The reports have been produced by AIP in collaboration with RMIT.
The second report reviews the expert knowledge and perceptions from stakeholder interviews, which represented a range of organisations in the food industry, evaluating current SFP design and system implementation techniques.
Stakeholders’ feedback from the interviews
- Considerations of SFP are currently occurring primarily at the beginning of the new product packaging development (NPPD) process.
- Shelf life of a product is the first and most important consideration within NPPDs.
- Consumer food waste data is relatively unknown within the industry, so instead it relies heavily on consumer feedback and complaints for packaging design improvements.
- Consumer demands and trends change quickly, which makes it difficult for the food industry to design appropriate products.
- There is a need for enhanced consumer education on food waste versus packaging waste.
- Organisations were divided about marketing SFP to consumers. While some said it was unnecessary, others saw it as essential. Further research on the impact of marketing SFP to consumers may be required.
- Interviewees reported trade-offs between achieving the 2030 Food Waste Targets or meeting the 2025 National Packaging Targets.
- Case studies and training modules for roles and sectors were identified as the most appropriate form of SFP design criteria to be implemented into organisations. These are being developed by the Australian Institute of Packaging (AIP).
Clear definitions of food loss and waste
There are still varying interpretations of what constitutes food loss and waste. A position paper needs to be prepared by AIP, the Fight Food Waste CRC, and its participants to clearly lay out these definitions.
Shelf life is the key to NPPD
The shelf-life of new product packaging should be considered throughout the design (NPPD) process. Achieving the set shelf-life, determined during the brief stage of product-packaging design, will ensure quality and safety throughout the supply chain and ultimately within consumers’ homes.
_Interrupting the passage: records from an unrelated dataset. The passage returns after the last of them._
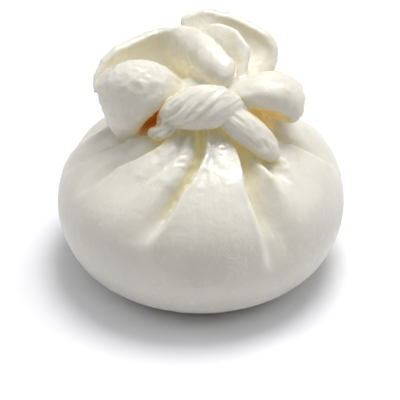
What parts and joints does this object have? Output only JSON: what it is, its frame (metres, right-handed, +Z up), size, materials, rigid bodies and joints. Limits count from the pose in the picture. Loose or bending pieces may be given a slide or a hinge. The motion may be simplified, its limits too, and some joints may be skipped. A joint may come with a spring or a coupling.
{
  "type": "burrata cheese",
  "caption": "Fresh burrata: a soft round pouch of curd, pleated to the neck and tied with a knotted curd strand under a ruffled crown.",
  "frame": {"origin": "centre of the flat spot that the pouch rests on", "axes": "+Z up through the neck and crown, -Y towards the front, the side with the knot; +X towards the side where the strand's tail lies"},
  "size_m": [0.0941, 0.0941, 0.0784],
  "materials": {
    "curd": "moist satin, milky white curd",
    "strand": "moist satin, milky white curd strand"
  },
  "bodies": {
    "root": {"pouch": "curd", "tie": "strand"}
  },
  "joints": []
}
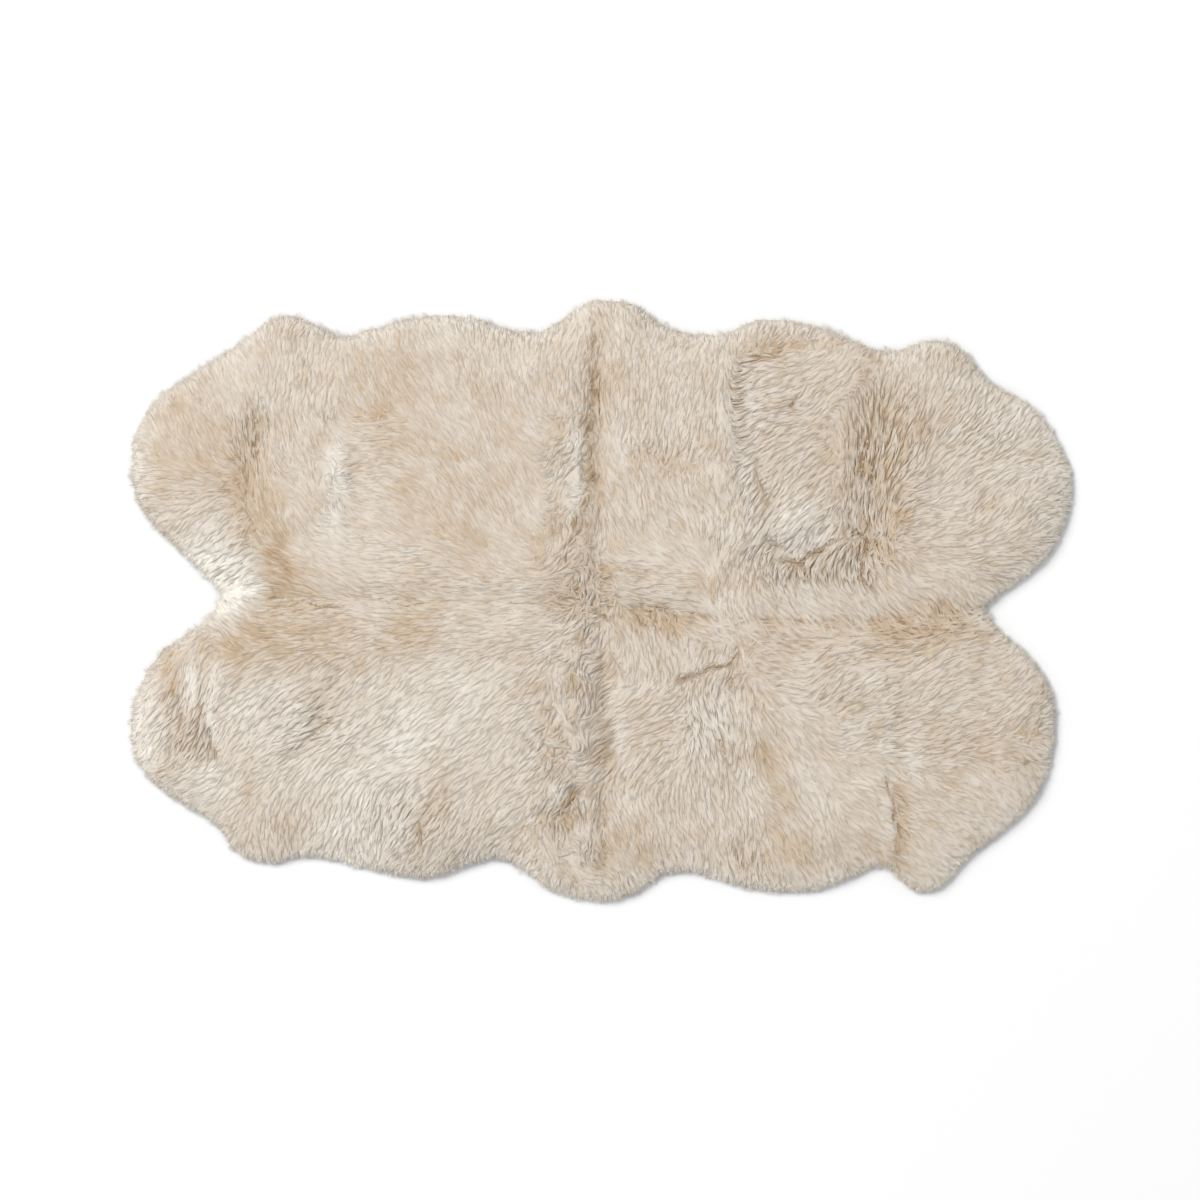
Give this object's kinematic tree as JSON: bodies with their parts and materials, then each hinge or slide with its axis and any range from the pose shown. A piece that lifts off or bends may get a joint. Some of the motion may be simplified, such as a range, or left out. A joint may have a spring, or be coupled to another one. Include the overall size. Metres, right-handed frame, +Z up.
{
  "type": "sheepskin rug",
  "caption": "Long-wool sheepskin pelts, sewn edge to edge into one lobed rug that lies flat on a floor.",
  "frame": {"origin": "on the floor, under the middle of the rug's box", "axes": "+X along the rug's long side, +Y across it towards the back edge, +Z up out of the wool"},
  "size_m": [1.85, 1.1824, 0.0561],
  "materials": {
    "back_left_wool": "long lying wool on the hide, beige, matt with a soft sheen",
    "back_right_wool": "long lying wool on the hide, beige with tan partings, matt with a soft sheen",
    "front_left_wool": "long lying wool on the hide, cream, matt with a soft sheen",
    "front_right_wool": "long lying wool on the hide, cream, matt with a soft sheen"
  },
  "bodies": {
    "root": {"pelt_back_left": "back_left_wool", "pelt_back_right": "back_right_wool", "pelt_front_left": "front_left_wool", "pelt_front_right": "front_right_wool"}
  },
  "joints": []
}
Overcoming barriers to the adoption of SFP criteria
The costs of implementing SFP and the return on investment are key barriers to the adoption of SFP Design.
Consumer food waste education vs packaging
Participants communicated their concerns on the current consumer trend that vilifies packaging, specifically plastic packaging. This highlights the need for enhanced consumer education on both the environmental and food safety elements embedded within the design of current and new product packaging.
Marketing SFP benefits to consumers
It is encouraged that marketing focuses more on SFP features to assist in consumer education of food waste issues. On-pack communication was demonstrated as one form of communication, however as the demand for smaller pack sizes increases, there is an opportunity to explore alternative techniques. Active & intelligent (e.g., EMAP, time temperature indicators, sensors, scavengers, QR codes) and retail marketing (e.g., shop talkers, which utilise the retail space rather than on-pack information) should be considered when designing product information communications.
Understanding how consumers use packaging
More assessment is required of how packaging features and SFP strategies are understood and used by consumers. The important connections between packaging design and their actual use could be strengthened through new collaborations and opportunities.
SFP design criteria design and deployment
There is significant appetite in Australia’s food and packaging sector for the deployment of the SFP design criteria and supporting material amongst food and packaging supply chain stakeholders. Building upon the work currently undertaken by the AIP, the criteria will provide detailed explanations of the core SFP strategies such as: portion control; resealability; on-pack communication; and extension of shelf life and barriers. This will arm packaging technologists, innovation, R&D, and marketing managers with the tools to integrate SFP their product packaging design.
SFP case studies and training material
The interviews revealed organisations want practical examples to illustrate how packaging features can reduce food waste. Case studies and training courses were viewed as beneficial assets rather than generic checklists. Product specific guides to how save food features can be integrated into product packaging formats should also be encouraged. The AIP has commenced this work.
Together with the stakeholder survey results in Report 1 and a completed literature review, this multi-method, multi-disciplinary project will guide future research and form a baseline for the food and packaging industry.
It is recommended these surveys be repeated after the rollout of the SFP design criteria and framework that is being developed through the AIP. Doing so will reveal if there has been greater industry adoption of SFP design strategies, perceptions, and NPD processes.
The AIP hopes this research is just the start of many conversations around how improved SFP design can help minimise food waste all the way across the value chain to the household.
We look forward to working with food and beverage manufacturers to design innovative SFP solutions that offer the lowest environmental impact and the maximum minimisation of food waste wherever possible.
Industry voices behind SFP
The Australian Institute of Packaging (AIP) is the project leader for the Save Food Packaging Criteria and Framework 1.2.1 project. This includes a Save Food Packaging Consortium made up of leaders in SFP design and innovations to ensure the guidelines developed are practical for the industries they will serve.
The Consortium is made up of the Australian Institute of Packaging (AIP) as project lead and RMIT as the Research Partner. Project contributors are Zipform Packaging, Sealed Air, Multivac, and APCO. Project partners are Plantic Technologies, Result Group and Ulma Packaging. The Extension Network consists of Australian FoodCold Chain Council, Australian Food and Grocery Council, and Australian Institute of Food Science and Technology.